#### [Excerpted data]
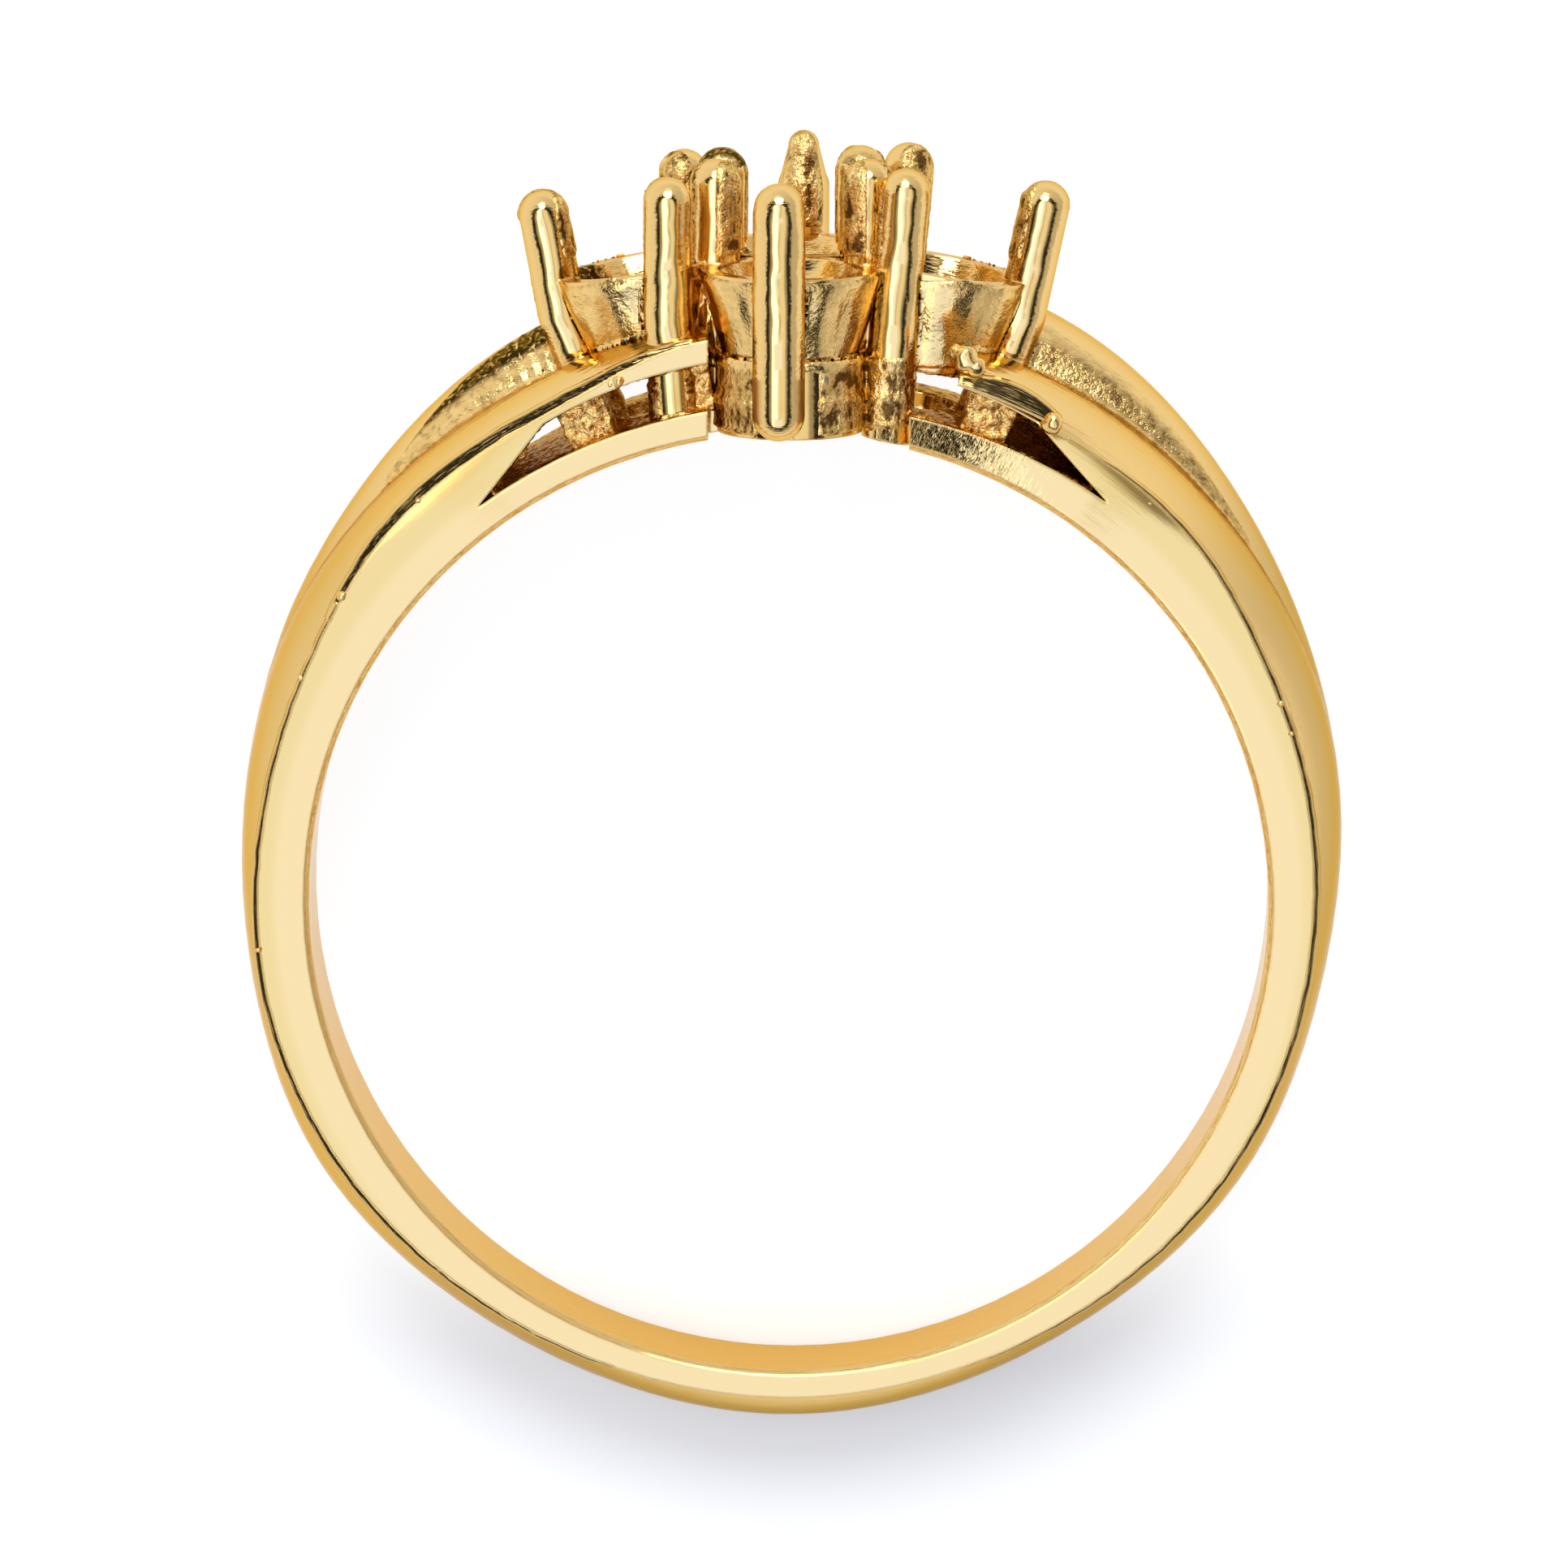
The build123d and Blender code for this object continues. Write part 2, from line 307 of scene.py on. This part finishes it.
def gold_relief(graph, at, streaks):
    """Rounded edges, crowned sides, a filed face, fine scratches and the head's waver."""
    millimetre = 0.001
    edge_round = 0.00007
    relief = graph.add("Bevel", {"Radius": edge_round}, samples=6).outputs[0]
    # The sides are polished slightly round and roll off at their outer edge, further out near the head
    side_edge = graph.math("MULTIPLY_ADD", graph.ramp(at.turn, 150.0, 85.0), 0.42, 9.15)
    side_edge = graph.math("MULTIPLY_ADD", graph.ramp(at.turn, 75.0, 40.0), 0.35, side_edge)
    inset = graph.math("SUBTRACT", side_edge, at.radius)
    crown_width = 0.30
    crown_fall = -0.05
    crown_run = graph.math("MAXIMUM", graph.math("SUBTRACT", crown_width, inset), 0.0)
    crown = graph.product(crown_run, crown_run, crown_fall)
    band_side = graph.product(at.flat_side, graph.ramp(at.y, head_foot, head_foot - 0.5))
    relief = graph.bump(graph.product(crown, band_side), 1.0, millimetre, relief)
    # The lower band's face below the right slot is filed aslant, most of all near the head
    lower_face = graph.product(
        graph.ramp(at.x, 0.5, 0.8),
        graph.ramp(at.z, 1.0, 1.4),
        at.flat_side,
        graph.ramp(at.turn, slot_tip - 1.0, slot_tip - 22.0),
        graph.ramp(at.radius, slot_low + 0.3, slot_low + 0.2),
    )
    filed_slope = 0.42
    file_depth = 0.05
    file_marks = graph.noise(graph.vector("MULTIPLY", at.rolled_out, (7.0, 1.2, 1.0)), 1.5, 3.0, 0.65)
    file_marks = graph.product(file_marks, file_depth)
    filed = graph.math("MULTIPLY_ADD", graph.math("SUBTRACT", at.radius, 9.0), filed_slope, file_marks)
    relief = graph.bump(graph.product(filed, lower_face), 1.0, millimetre, relief)
    scratches = graph.product(streaks, graph.between(at.flat_side, 1.0, 0.05))
    scratch_depth = 0.00002
    relief = graph.bump(scratches, 0.5, scratch_depth, relief)
    # The head is hand-polished, so its highlights waver
    waver = graph.product(graph.noise(at.place, 1.3, 1.0), graph.ramp(at.y, head_foot, head_foot + 0.7))
    waver_depth = 0.00007
    return graph.bump(waver, 1.0, waver_depth, relief)


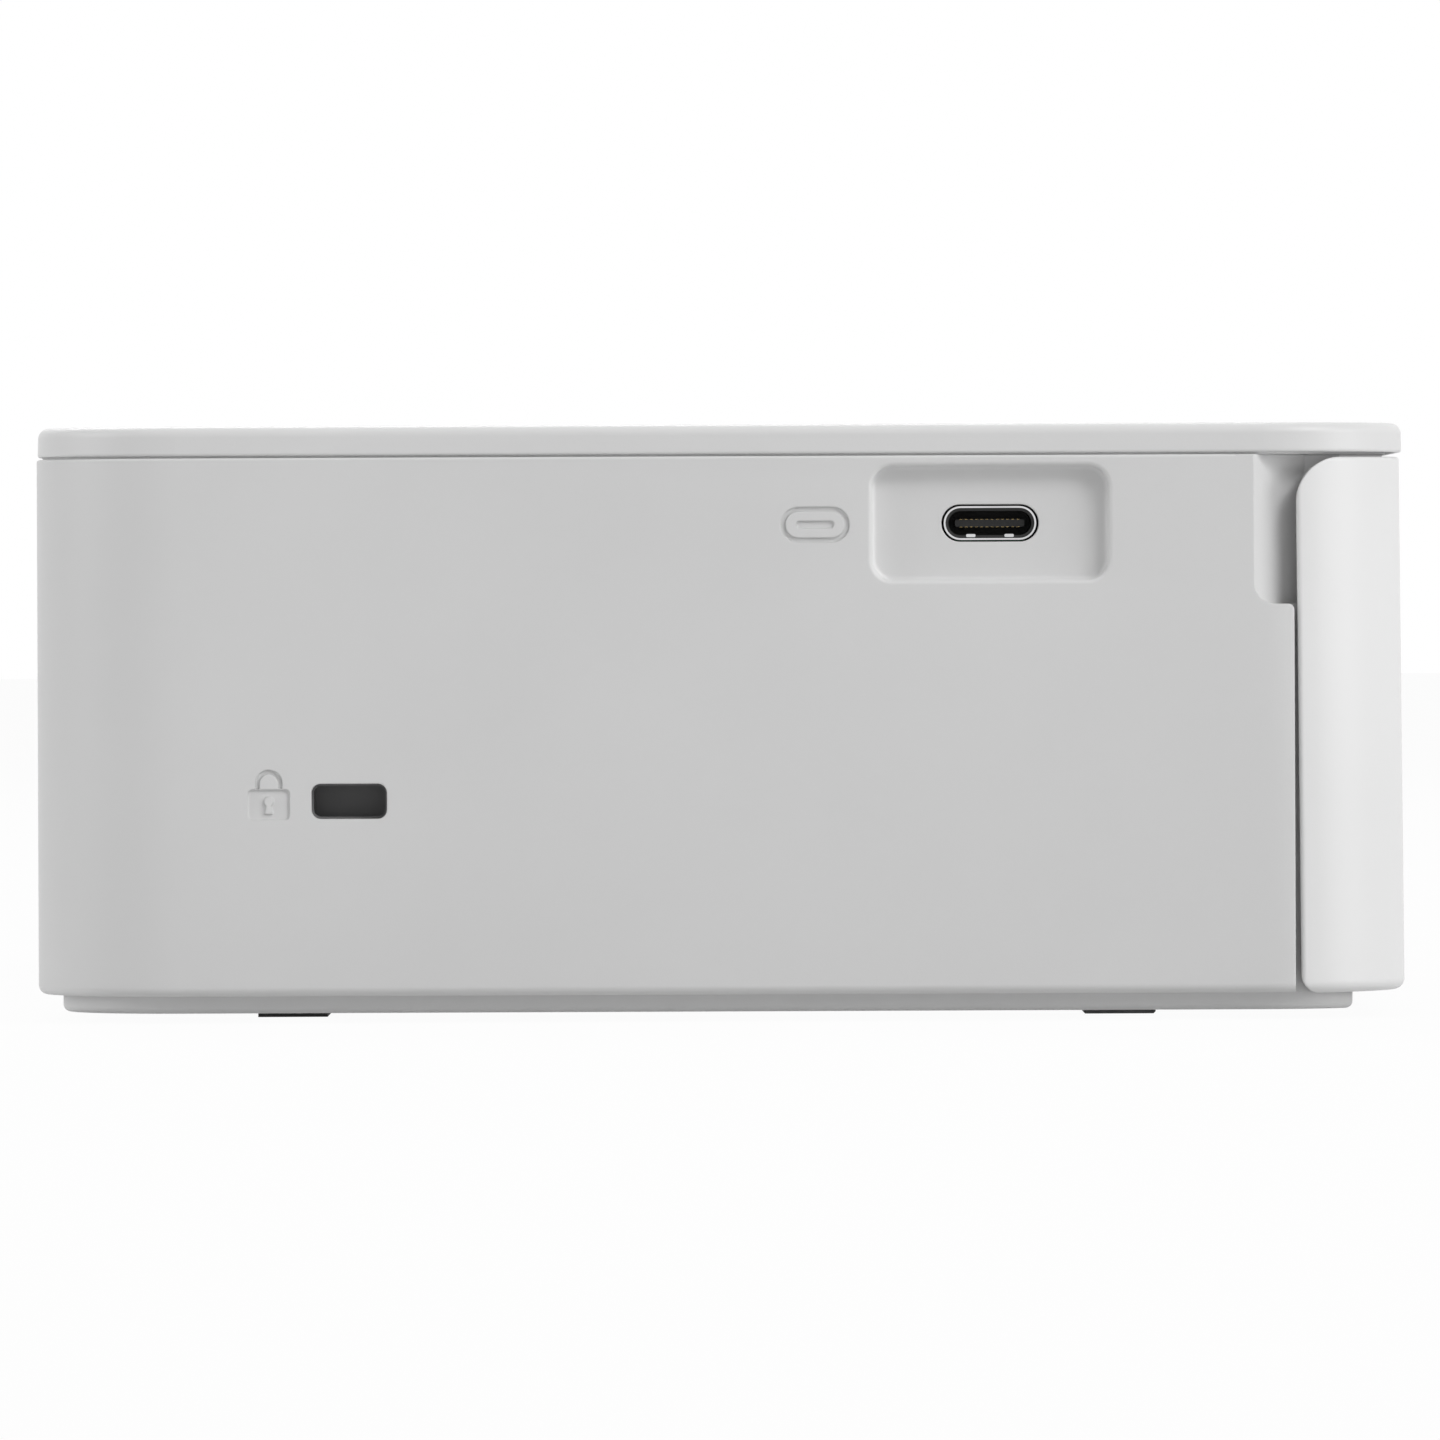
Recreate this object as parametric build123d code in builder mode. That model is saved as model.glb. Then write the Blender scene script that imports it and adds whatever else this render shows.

#### [Description of the task]
Gather each line of the listing that holds the string "this".

#### [Final result]
The build123d and Blender code for this object continues. Write part 2, from line 307 of scene.py on. This part finishes it.
Recreate this object as parametric build123d code in builder mode. That model is saved as model.glb. Then write the Blender scene script that imports it and adds whatever else this render shows.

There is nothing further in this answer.